La designación del Defensor del Niño, otra promesa sin cumplir

Carla Carrizo

En Argentina, la sanción de la ley 26.061 de Protección Integral a la Infancia en 2005 fue celebrada en el Congreso Nacional como el inicio de una nueva época. Los diarios de sesiones así lo atestiguan. Si la historia de la infancia en el mundo y en Argentina había sido la del control, esta ley inauguraba la historia de la protección.

En efecto. Nada hasta fines del Siglo XX sugiere que la infancia fuera feliz. En Grecia y Roma hasta el Siglo IV el infanticidio era una costumbre permitida sobre los niños de uniones ilícitas, los hijos de “madres solteras” o prostitutas. De modo paulatino y hasta el Siglo XIII fue reemplazado por el abandono, práctica por la que se los ofrecía al cuidado de terceros, entre otros motivos relacionado con la creencia de que los niños “molestos” estaban poseídos por el demonio.

Así, en cada época, las concepciones de la infancia han guardado una estrecha relación con la sociedad que las establece: las convicciones religiosas integraron a los niños como soldados de las cruzadas; la revolución industrial y científica de los siglos XVII y XVIII dio origen a los niños aprendices y a los escolares. Alternativamente, el niño fue “malo” o “desperfecto por naturaleza” y necesitado de ser “redimido”, un “pequeño hombre incompleto”, una tabula rasa, en la que un educador podía inscribir sus aspiraciones. Para “modelarlos” como a una arcilla se legitimaba el castigo corporal. Recién con la Ilustración cedió el enfoque hostil hacia los niños, y con la necesidad de crecimiento de la pirámide poblacional, apareció la Pediatría y a fines del Siglo XX la Convención de los Derechos del Niño fue ratificada por 179 países, el nuestro incluido.
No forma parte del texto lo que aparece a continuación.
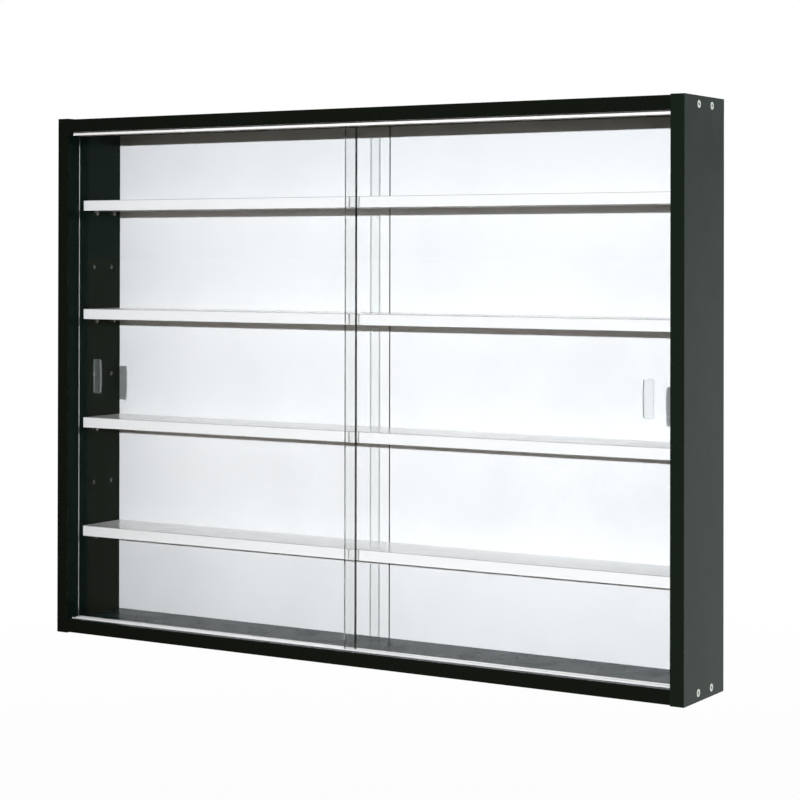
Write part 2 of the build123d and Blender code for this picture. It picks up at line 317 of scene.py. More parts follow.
@dataclass(frozen=True)
class EdgeStrip(Finish):
    """Plastic edge banding with faint trimming lines, and with a thin grey line at some heights."""

    colour: Colour = (0.8, 0.8, 0.8)
    scuffed: Colour = (0.8, 0.8, 0.8)
    roughness: float = 0.3
    uneven: tuple[float, float] = (-0.02, 0.03)
    shine: float = 0.4
    line_size: float = 0.0006
    line_depth: float = 0.000015
    line_stretch: float = 0.02
    smear_size: float = 0.02
    rub_size: float = 0.004
    rub_width: float = 0.0006
    wear: float = 0.6
    glue: Colour = (0.30, 0.29, 0.27)
    glue_half: float = 0.0003
    glue_lines: tuple[float, ...] = ()

    def surface(self, bench: Bench, box: Box) -> Socket:
        """Lays the strip, with trimming lines along its length."""
        size = box[1] - box[0]
        upright = size.z > size.x
        stretch = (1.0, 1.0, self.line_stretch) if upright else (self.line_stretch, 1.0, 1.0)
        lines = bench.noise(self.line_size, 2.0, where=bench.place(stretch))
        edge = bench.near_edge(box, self.rub_width)
        rub = bench.math("MULTIPLY", edge, bench.ease(bench.noise(self.rub_size), 0.45, 0.7))
        base = bench.mix(bench.math("MULTIPLY", rub, self.wear), self.colour, self.scuffed)
        height = bench.add("SeparateXYZ", {0: bench.place()}).outputs[2]
        for line in self.glue_lines:
            gap = bench.math("ABSOLUTE", bench.math("SUBTRACT", height, line))
            shown = bench.ease(gap, self.glue_half, 2 * self.glue_half, 1.0, 0.0)
            base = bench.mix(shown, base, self.glue)
        smear = bench.noise(self.smear_size, 4.0)
        rough, rougher = (self.roughness + change for change in self.uneven)
        gloss = bench.ease(smear, *NOISE_RANGE, rough, rougher)
        return bench.coat(base, gloss, self.shine, bench.bump(lines, self.line_depth, 0.5))


@dataclass(frozen=True)
class BareChipboard(Finish):
    """Cut chipboard: flakes of several browns pressed together, with small gaps."""

    light: Colour = (0.50, 0.35, 0.20)
    dark: Colour = (0.20, 0.12, 0.06)
    flake_size: float = 0.0022
    flake_stretch: float = 0.55
    speck_size: float = 0.0007
    gap_depth: float = 0.0003
    roughness: float = 0.85
    shine: float = 0.25

    def surface(self, bench: Bench, box: Box) -> Socket:
        """Lays the cut board: tinted flakes with gaps between them."""
        flakes = bench.cells(self.flake_size, bench.place((1.0, 1.0, self.flake_stretch)))
        tint = bench.add("SeparateColor", {0: flakes.outputs["Color"]}).outputs[0]
        base = bench.mix(tint, self.dark, self.light)
        base = bench.mix(bench.ease(bench.noise(self.speck_size), *NOISE_RANGE), base, self.light)
        gaps = bench.ease(flakes.outputs["Distance"], 0.25, 0.75, 1.0, 0.0)
        return bench.coat(base, self.roughness, self.shine, bench.bump(gaps, self.gap_depth, 0.8))


@dataclass(frozen=True)
class Lacquer(Finish):
    """Thin white lacquer, with a slight peel, pale smudges and painted shade along the fold."""

    colour: Colour = (0.85, 0.87, 0.89)
    smudge: Colour = (0.80, 0.81, 0.82)
    fold_shade_colour: Colour = (0.045, 0.040, 0.034)
    roughness: float = 0.42
    uneven: tuple[float, float] = (-0.04, 0.06)
    shine: float = 0.35
    cloud_size: float = 0.16
    smear_size: float = 0.05
    peel_size: float = 0.0035
    peel_depth: float = 0.00004
    fold_shade_half: float = 0.0006
    fold_shade_fade: float = 0.0009

    def surface(self, bench: Bench, box: Box) -> Socket:
        """Lays the lacquer: near white, very slightly clouded, with painted shade along the fold."""
        cloud = bench.ease(bench.noise(self.cloud_size, 5.0, 0.6), 0.42, 0.72)
        base = bench.mix(cloud, self.colour, self.smudge)
        # Painted shade: the lacquer darkens within about a millimetre of the fold at x = 0, standing in for
        # the shade in its groove.
        aside = bench.math("ABSOLUTE", bench.add("SeparateXYZ", {0: bench.place()}).outputs[0])
        fold_shade = bench.ease(aside, self.fold_shade_half, self.fold_shade_fade, 1.0, 0.0)
        base = bench.mix(fold_shade, base, self.fold_shade_colour)
        peel = bench.noise(self.peel_size, 2.0)
        smear = bench.noise(self.smear_size, 4.0)
        rough, rougher = (self.roughness + change for change in self.uneven)
        gloss = bench.ease(smear, *NOISE_RANGE, rough, rougher)
        return bench.coat(base, gloss, self.shine, bench.bump(peel, self.peel_depth, 0.4))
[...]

La ley 26.061 fue así una conquista. El niño ya no sería visto por el aparato del Estado y sus agentes como objeto de nadie sino como sujeto de derecho. Para su cumplimiento, los artículos 3, 47, 48 y 49 preveían la creación del “Defensor del Niño” entendiendo que sin un ámbito donde se puedan denunciar las violaciones u omisiones de particulares o del Estado los derechos enumerados serían letra muerta: habría ley pero no políticas. Lejos de aquella expectativa y a 9 años de su sanción, el Congreso no cumplió. No creó la comisión bicameral que debe designar el Defensor del Niño. Paradoja si las hay: la Casa de las Leyes, en infracción.

Se sabe que los niños no pueden constituirse en un “grupo de presión” para golpear las puertas del Congreso de la Nación. Las golpean madres que enfrentan al Estado en sus decisiones arbitrarias cuando tienen hijos/as que han sido abusados por su progenitor y el juez obliga a una re-vinculación; los medios cuando compiten por el ranking de la pantalla chica “Priscila, la niña de 7 años indocumentada asesinada por su madre en Berazategui”; “Una joven esclavizada 9 años con un mono y un perro”; o las asociaciones civiles con sus datos y su impotencia. Pero las puertas no se abren.

Según datos de la SENAF de 2011, el 57% de los casi 15.000 niños/as y adolescentes que están actualmente a cargo de agencias del Estado, ingresan por violencia familiar y el 46% de ellos por abuso sexual. En 2011 la Presidente solicitó al Congreso la sanción un nuevo régimen de adopción y la mayoría de la Presidenta lo votó pero se implementará a partir de 2016.

De acuerdo el informe presentado en septiembre por el Barómetro de la Deuda Social de la Infancia (UCA), en el período 2010-2013, el 58,7% de los niño/as en Argentina que residen en zonas urbanas experimentó algún tipo de privación moderada o severa en sus derechos, el 19,6% de ellos encuentra vulnerado su derecho a la alimentación –un 6,5% de manera severa-, el 47% vive en espacios con algún o varios problemas de contaminación ambiental, el 19% en condiciones de hacinamiento y el 17,5% en viviendas precarias.

Para la Presidenta, los senadores y diputados estos niños pueden esperar. Para los niños, niñas y adolescentes que tienen actualmente vulnerados sus derechos en el país, la certeza del escritor argentino Héctor Tizón (“a veces creo que sólo existimos en la infancia”) configura una tragedia y no una espera. No un recuerdo, un acto permanente. Un Defensor del Niño les hubiese ayudado a poder decírselos.